そのように才能を認めた作家だからこそ読んでみたのがカレル・チャペックの『園芸家12カ月』。読んで驚きました。まず戯曲ではありませんでした。エッセイです。それもタイトル通り趣味の園芸家のエッセイでした。皮肉(ギャグ?)たっぷりの。
『園芸家12カ月』カレル・チャペックの内容、感想、書評、評価
園芸家になるとものの考え方がすっかり変わってしまう。日が差しても、ただ差しているのではない、庭に差しているのだ、と思う。
大切なことは除草、灌水、それから土の中の石をせっせと拾い出すことだ。
雨が降ると高山植物が心配になる。渇きすぎるとシャクナゲが気になって胸もつぶれる思いがする。
→ まるで犬を飼っている人のようです。犬を飼っている人の中には、人間ではなく犬を中心に世界が回ってしまっている人がいますが、園芸家もそんな風になってしまうのでしょうか。
植物は種から下に根のように生えるものだと思っていた。ところが実際にはほとんどすべての植物が自分の種を帽子のように頭に乗せながら上に向かってはえるのだ。かりに赤ん坊が生まれるとすると母親を頭の上に乗っけて生まれるのだ。自然界の不思議とよりほかに呼びようがない。
ほんとうの園芸家は花をつくっているのではなくって、土をつくっているのだ。彼は土の中に埋もれて暮らしている。エデンの園では知恵の木の果実よりもエデンの土がほしくなるにちがいない。
→ しかもチャペックは園芸とは草花を愛でることではなく、土を愛でることだというのです。えっ、そうなの? 知らなかった。おれ、園芸家じゃないから……。
でもたしかに土が良くないと草花は枯れてしまいますよね。
「窓辺に見ゆるチリ硝石。木炭、切り藁こきまぜて」。
バラの花なんてものは、いわば、アマチュアのために存在しているのだ。園芸家のよろこびは大地の胎内に根差しているのだ。次の世に生まれ変わったら園芸家は花の香りに酔う蝶になんかはならない。土の中をはいまわるミミズになるだろう。
新聞の豪雨の記事には畑の被害が載っているけれど、オリエンタル・ポピーだとかのこうむった重大被害についてはひとことも書いていない。われわれ園芸家はいつも無視されているのだ。
「ミントテロ」「ミント爆弾」とは何か。植物にも感染症がある。
土の中の石っころは隠れた地底からたえまなくよじ登ってくる。ひょっとするとこれらの石っころは、地球がかく汗なのかもしれない。
湿り気があってフカフカでいつでも耕すことができる土。そこに植えようと思っていた花のことなんかもうぜんぜんきみは考えない。この黒々とした、空気を含んだ土のうつくしい眺めだけでたくさんではないか?
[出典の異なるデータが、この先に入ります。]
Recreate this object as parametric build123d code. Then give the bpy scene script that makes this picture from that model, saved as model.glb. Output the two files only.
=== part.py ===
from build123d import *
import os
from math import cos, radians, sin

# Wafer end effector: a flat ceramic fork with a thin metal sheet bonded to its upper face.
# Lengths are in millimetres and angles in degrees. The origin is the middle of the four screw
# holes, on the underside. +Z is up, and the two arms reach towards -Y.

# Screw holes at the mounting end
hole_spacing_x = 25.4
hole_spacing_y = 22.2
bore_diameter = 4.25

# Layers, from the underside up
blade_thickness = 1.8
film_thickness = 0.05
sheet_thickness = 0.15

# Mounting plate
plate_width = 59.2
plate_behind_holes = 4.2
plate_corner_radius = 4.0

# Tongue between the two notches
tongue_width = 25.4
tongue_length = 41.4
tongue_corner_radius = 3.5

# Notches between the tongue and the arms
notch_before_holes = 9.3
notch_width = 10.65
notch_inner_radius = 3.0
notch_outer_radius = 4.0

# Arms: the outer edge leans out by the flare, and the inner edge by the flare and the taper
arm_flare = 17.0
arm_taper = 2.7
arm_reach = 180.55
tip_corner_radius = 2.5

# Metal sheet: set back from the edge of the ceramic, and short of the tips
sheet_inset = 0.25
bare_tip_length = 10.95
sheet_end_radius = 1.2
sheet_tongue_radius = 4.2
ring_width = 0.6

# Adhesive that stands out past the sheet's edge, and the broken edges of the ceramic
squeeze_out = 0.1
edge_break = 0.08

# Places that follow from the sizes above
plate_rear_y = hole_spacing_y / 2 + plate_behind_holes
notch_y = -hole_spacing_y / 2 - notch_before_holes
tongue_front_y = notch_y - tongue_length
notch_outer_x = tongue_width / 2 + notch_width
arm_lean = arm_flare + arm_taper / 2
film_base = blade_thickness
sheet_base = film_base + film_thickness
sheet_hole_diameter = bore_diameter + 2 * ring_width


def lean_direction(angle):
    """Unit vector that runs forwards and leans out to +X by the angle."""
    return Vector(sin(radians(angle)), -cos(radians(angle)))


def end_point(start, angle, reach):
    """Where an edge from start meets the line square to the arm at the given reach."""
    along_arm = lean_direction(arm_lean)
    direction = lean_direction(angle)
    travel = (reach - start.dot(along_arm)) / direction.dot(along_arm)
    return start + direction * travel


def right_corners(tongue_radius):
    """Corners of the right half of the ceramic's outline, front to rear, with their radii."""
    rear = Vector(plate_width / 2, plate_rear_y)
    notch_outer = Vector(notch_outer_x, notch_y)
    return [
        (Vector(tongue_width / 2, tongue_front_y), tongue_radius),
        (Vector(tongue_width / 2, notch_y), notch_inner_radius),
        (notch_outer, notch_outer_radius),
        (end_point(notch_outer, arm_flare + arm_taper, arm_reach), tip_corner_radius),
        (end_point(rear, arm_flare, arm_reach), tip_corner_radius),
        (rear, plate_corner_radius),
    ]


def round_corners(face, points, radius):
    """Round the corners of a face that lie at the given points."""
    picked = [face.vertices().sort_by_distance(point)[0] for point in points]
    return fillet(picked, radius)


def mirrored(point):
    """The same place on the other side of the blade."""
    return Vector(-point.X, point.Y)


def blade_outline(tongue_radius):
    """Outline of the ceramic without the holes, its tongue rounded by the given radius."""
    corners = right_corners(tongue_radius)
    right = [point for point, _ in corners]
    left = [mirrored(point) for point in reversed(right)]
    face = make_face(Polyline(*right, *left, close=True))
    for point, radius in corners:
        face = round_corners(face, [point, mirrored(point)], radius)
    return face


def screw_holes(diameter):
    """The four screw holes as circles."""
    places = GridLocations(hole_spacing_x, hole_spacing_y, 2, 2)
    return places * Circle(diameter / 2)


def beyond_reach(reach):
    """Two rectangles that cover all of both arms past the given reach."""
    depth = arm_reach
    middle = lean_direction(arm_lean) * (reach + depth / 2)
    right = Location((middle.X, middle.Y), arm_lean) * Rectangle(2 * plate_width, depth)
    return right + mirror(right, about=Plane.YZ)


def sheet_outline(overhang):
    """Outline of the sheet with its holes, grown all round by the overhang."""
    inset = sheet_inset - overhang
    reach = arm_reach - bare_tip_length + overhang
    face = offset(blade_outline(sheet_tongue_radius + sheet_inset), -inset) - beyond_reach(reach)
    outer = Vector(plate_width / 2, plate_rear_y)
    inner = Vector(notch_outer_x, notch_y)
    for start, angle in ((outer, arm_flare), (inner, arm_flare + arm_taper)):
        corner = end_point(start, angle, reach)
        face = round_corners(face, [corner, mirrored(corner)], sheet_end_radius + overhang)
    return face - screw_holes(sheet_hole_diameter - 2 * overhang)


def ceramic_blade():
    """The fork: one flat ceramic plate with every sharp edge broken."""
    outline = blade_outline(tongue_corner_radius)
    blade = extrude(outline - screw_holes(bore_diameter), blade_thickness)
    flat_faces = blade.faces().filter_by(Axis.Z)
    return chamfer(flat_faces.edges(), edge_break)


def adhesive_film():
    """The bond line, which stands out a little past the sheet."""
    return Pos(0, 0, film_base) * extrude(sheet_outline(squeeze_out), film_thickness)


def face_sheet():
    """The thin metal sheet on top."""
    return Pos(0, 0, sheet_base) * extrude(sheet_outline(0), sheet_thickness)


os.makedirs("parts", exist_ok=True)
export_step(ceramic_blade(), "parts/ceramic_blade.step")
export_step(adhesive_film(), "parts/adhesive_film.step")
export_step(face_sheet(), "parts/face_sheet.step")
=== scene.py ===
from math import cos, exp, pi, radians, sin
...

「ここにすこし禿げができていて寂しい。何かでおぎなってやらなきゃなるまい」
庭は完成することがないのだ。
耕耘、天地返し、施肥、石炭散布、ピートと灰と煤のすきこみ、剪定、播種、移植、根分け、球根の植え付け、堀り上げ、スプレー、灌水、芝刈り、除草……急に園芸家は思い出す。たった一つ、忘れたことがあったのを。——それは庭をながめることだ。
→ 『園芸家12カ月』は全編こんな感じです。花を眺めてうっとりするシーンが皆無です。ひたすら腰を折り曲げて土をいじっています。
われわれ園芸家は未来に生きているのだ。バラが咲くと、来年はもっときれいに咲くだろうと考える。いちばん肝心のものは私たちの未来にある。ありがたいことに、わたしたちはまた一年としをとる。